(begin)

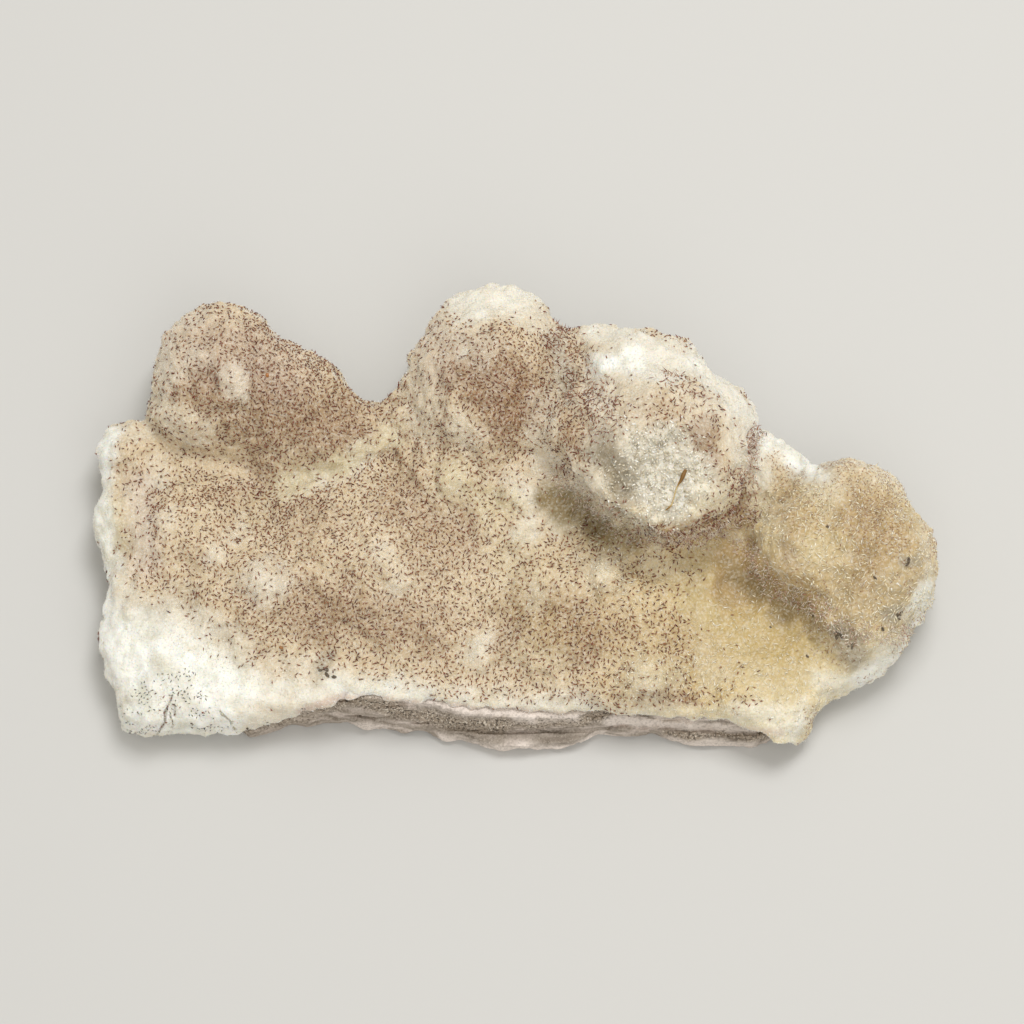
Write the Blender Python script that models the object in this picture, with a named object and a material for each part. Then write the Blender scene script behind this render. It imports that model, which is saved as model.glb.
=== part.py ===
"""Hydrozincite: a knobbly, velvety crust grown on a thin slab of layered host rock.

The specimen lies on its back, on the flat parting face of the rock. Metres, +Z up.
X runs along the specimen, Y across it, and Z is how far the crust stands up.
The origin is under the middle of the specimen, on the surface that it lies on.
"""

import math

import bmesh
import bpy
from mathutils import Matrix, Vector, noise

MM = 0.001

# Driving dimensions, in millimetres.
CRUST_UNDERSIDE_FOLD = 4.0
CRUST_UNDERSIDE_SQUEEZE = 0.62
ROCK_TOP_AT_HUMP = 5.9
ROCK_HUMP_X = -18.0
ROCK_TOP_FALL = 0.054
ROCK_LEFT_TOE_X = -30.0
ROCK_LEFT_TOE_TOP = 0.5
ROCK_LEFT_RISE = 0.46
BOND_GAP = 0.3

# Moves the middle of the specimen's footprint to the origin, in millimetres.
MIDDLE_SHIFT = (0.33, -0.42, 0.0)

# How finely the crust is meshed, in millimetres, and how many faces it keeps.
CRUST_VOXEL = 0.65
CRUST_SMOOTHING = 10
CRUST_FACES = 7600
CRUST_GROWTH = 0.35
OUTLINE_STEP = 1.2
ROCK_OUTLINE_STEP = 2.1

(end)
(begin)

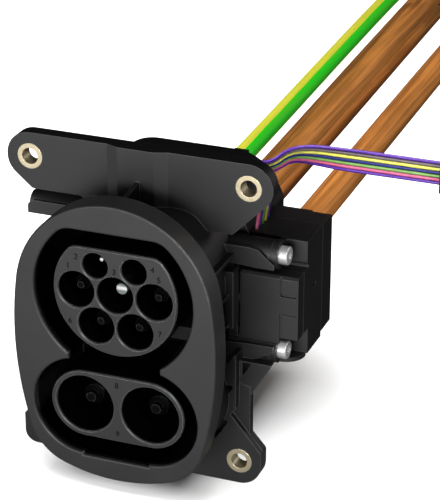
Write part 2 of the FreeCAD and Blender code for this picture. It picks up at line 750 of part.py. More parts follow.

(end)
(begin)

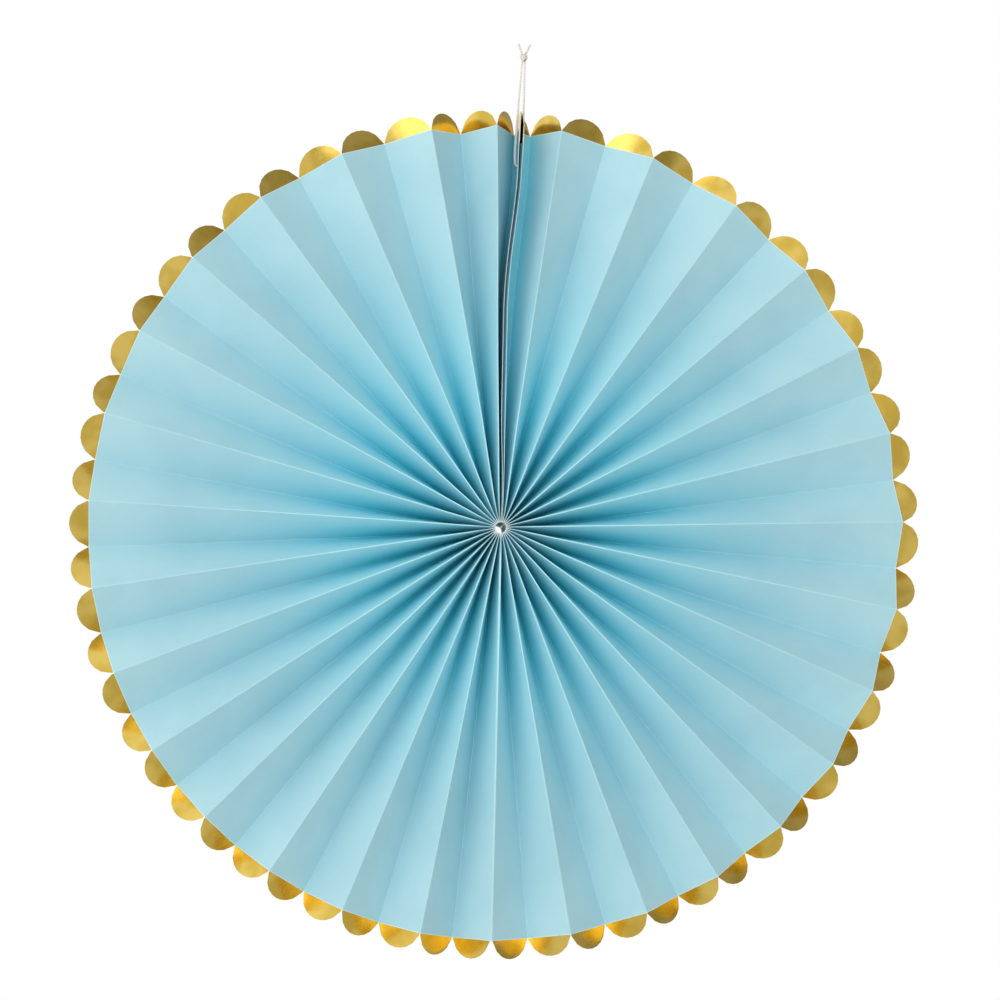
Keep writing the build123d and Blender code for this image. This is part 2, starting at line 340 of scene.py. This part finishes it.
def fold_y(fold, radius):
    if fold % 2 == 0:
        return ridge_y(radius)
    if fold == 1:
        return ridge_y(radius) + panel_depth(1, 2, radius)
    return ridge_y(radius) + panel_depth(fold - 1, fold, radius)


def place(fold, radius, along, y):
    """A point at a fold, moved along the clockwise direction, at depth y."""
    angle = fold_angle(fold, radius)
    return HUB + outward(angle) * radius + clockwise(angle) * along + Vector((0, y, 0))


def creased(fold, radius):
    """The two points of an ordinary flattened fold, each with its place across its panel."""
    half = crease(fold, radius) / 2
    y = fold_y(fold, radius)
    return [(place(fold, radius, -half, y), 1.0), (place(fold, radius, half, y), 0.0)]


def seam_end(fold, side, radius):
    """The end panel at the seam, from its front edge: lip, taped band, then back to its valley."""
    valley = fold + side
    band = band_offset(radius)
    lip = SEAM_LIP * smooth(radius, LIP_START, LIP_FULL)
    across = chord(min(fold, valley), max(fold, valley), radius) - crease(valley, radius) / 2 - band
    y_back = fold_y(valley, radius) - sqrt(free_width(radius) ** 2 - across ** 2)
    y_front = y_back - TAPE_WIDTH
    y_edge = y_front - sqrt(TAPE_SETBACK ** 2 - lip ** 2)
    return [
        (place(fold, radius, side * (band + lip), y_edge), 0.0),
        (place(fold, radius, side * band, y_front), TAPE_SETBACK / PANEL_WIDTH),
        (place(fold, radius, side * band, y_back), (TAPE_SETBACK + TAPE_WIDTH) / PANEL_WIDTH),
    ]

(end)

* [Set exercise] Within the listing above, give again exactly every line from the line with "Write the Blender Python" through the line with "MIDDLE_SHIFT = (0.33, -0.42, 0.0)", both included, and no other line.

* [Exercise response]
Write the Blender Python script that models the object in this picture, with a named object and a material for each part. Then write the Blender scene script behind this render. It imports that model, which is saved as model.glb.
=== part.py ===
"""Hydrozincite: a knobbly, velvety crust grown on a thin slab of layered host rock.

The specimen lies on its back, on the flat parting face of the rock. Metres, +Z up.
X runs along the specimen, Y across it, and Z is how far the crust stands up.
The origin is under the middle of the specimen, on the surface that it lies on.
"""

import math

import bmesh
import bpy
from mathutils import Matrix, Vector, noise

MM = 0.001

# Driving dimensions, in millimetres.
CRUST_UNDERSIDE_FOLD = 4.0
CRUST_UNDERSIDE_SQUEEZE = 0.62
ROCK_TOP_AT_HUMP = 5.9
ROCK_HUMP_X = -18.0
ROCK_TOP_FALL = 0.054
ROCK_LEFT_TOE_X = -30.0
ROCK_LEFT_TOE_TOP = 0.5
ROCK_LEFT_RISE = 0.46
BOND_GAP = 0.3

# Moves the middle of the specimen's footprint to the origin, in millimetres.
MIDDLE_SHIFT = (0.33, -0.42, 0.0)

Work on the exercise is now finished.